Who is PTV Mira? “She” tells you in this short video:
“I’m NOT another dashboard,” PTV Mira explains on the website. “I’m NOT another tool you need to learn. I’m NOT just another interactive AI agent. I am a logistical expert built to help you understand what’s happening in your logistics network — and what the best next decision is.”
PTV Mira was “born” (announced) on January 19, 2026 and is already a logistics expert.
I would call PTV Mira — like other AI agents in the market — a new software user interface, not a logistics expert.
As the press release notes, “While optimization technology has become increasingly powerful, accessing it often still requires expert users, long workflows, and manual scenario analysis. PTV Mira changes this dynamic…PTV Mira interprets intent, launches real optimization runs across PTV Logistics’ routing, network, and constraint engines, compares scenarios in parallel, and explains the results clearly — all in seconds.”

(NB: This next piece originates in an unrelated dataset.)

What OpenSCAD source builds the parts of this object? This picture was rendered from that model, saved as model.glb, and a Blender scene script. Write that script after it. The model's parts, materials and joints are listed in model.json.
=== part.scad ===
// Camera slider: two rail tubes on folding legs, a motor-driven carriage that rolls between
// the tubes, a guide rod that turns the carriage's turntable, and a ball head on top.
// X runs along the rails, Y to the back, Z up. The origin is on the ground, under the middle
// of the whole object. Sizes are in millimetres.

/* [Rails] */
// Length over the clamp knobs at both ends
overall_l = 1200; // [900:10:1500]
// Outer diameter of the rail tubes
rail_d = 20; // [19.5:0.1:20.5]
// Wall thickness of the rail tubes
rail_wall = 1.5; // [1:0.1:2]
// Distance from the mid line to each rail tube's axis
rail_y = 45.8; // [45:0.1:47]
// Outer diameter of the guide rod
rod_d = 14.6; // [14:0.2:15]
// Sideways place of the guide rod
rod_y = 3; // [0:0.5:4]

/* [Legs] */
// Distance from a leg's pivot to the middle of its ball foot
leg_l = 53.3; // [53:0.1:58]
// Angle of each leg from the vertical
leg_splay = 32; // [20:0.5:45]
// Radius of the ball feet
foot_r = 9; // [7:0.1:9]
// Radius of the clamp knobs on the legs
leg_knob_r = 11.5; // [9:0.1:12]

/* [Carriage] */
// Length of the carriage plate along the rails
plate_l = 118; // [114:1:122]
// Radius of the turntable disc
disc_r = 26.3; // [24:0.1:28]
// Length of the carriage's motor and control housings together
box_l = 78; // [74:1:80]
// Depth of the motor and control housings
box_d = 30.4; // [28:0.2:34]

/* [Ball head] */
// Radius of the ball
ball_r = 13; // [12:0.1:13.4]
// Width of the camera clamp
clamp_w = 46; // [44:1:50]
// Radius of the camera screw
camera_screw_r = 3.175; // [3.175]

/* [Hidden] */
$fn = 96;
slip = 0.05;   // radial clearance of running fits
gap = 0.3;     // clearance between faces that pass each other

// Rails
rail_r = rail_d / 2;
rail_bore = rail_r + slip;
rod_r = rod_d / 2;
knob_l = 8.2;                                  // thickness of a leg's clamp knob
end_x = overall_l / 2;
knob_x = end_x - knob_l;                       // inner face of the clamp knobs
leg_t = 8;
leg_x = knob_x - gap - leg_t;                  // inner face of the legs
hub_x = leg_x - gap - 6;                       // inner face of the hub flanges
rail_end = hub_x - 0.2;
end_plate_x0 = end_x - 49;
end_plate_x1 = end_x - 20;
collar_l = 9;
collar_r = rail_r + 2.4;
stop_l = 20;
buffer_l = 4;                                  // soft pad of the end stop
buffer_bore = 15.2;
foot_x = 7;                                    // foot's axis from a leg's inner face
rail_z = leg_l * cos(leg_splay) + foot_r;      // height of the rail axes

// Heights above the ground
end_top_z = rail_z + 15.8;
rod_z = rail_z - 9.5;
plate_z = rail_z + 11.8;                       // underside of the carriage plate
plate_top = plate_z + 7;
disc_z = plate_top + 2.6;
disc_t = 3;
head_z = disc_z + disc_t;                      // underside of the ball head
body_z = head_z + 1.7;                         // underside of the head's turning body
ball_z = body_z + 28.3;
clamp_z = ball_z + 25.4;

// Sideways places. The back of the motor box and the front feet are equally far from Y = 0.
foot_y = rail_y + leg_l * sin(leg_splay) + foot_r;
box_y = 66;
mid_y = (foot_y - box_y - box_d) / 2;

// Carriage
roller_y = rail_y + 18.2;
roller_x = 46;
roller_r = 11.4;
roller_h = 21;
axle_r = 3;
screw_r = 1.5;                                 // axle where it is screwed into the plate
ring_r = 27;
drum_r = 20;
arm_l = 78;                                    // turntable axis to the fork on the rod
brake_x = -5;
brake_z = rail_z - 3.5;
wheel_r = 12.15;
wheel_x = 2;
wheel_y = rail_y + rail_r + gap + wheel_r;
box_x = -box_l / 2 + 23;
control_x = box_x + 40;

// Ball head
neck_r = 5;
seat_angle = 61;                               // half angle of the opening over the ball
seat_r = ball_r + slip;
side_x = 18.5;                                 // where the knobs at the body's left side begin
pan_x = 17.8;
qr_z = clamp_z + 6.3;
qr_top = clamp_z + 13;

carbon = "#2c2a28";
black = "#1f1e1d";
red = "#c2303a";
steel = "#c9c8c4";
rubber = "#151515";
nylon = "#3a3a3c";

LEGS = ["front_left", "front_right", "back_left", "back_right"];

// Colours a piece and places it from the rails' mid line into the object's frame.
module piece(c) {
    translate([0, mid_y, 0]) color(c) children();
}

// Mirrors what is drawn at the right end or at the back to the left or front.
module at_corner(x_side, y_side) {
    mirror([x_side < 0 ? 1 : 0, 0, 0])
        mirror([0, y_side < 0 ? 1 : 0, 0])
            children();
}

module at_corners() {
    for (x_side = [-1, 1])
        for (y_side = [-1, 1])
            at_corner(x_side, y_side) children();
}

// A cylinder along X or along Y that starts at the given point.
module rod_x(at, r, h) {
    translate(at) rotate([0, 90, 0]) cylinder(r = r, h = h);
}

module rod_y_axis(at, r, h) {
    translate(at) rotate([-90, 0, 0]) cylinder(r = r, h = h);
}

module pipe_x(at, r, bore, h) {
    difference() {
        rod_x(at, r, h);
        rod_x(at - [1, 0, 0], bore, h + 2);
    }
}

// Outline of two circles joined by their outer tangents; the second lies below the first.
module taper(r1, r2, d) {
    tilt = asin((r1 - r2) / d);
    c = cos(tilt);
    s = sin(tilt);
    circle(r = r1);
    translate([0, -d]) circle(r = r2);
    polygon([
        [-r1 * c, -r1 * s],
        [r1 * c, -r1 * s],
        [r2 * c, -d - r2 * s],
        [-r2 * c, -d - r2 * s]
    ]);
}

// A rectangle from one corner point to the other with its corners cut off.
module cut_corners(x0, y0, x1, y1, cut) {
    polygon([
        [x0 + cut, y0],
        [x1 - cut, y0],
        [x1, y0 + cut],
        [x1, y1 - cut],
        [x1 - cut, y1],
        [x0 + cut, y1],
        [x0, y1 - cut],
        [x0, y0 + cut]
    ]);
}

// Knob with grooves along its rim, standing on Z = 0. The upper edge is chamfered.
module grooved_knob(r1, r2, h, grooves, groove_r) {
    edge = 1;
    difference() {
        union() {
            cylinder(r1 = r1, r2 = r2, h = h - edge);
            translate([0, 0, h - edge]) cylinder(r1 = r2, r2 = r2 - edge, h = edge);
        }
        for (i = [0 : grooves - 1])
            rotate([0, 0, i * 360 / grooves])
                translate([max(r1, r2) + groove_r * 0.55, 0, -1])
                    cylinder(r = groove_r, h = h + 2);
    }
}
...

PTV Mira and other AI agents are still software, a more advanced version of Robotic Process Automation (RPA), which companies have been using (knowingly or unknowingly) for a long time already. As I wrote last May in Agentic AI 007, The Supply Chain Intelligence Officer, “Eventually, the noise and hype surrounding Agentic AI will die down, the market will become better educated about what it is and isn’t, and more companies like Colgate-Palmolive will share their success stories. And when that happens, Agentic AI will just be software again.”
However, an open question remains: Where do we draw the line with these AI agents? How much of the work done by supply chain professionals today do we hand over to these agents that can supposedly analyze situations, develop strategies, and execute tasks independently? Will there be anything left for us humans to do other than sit, watch, and eat processed foods all day?
And with that food for thought, have a great weekend!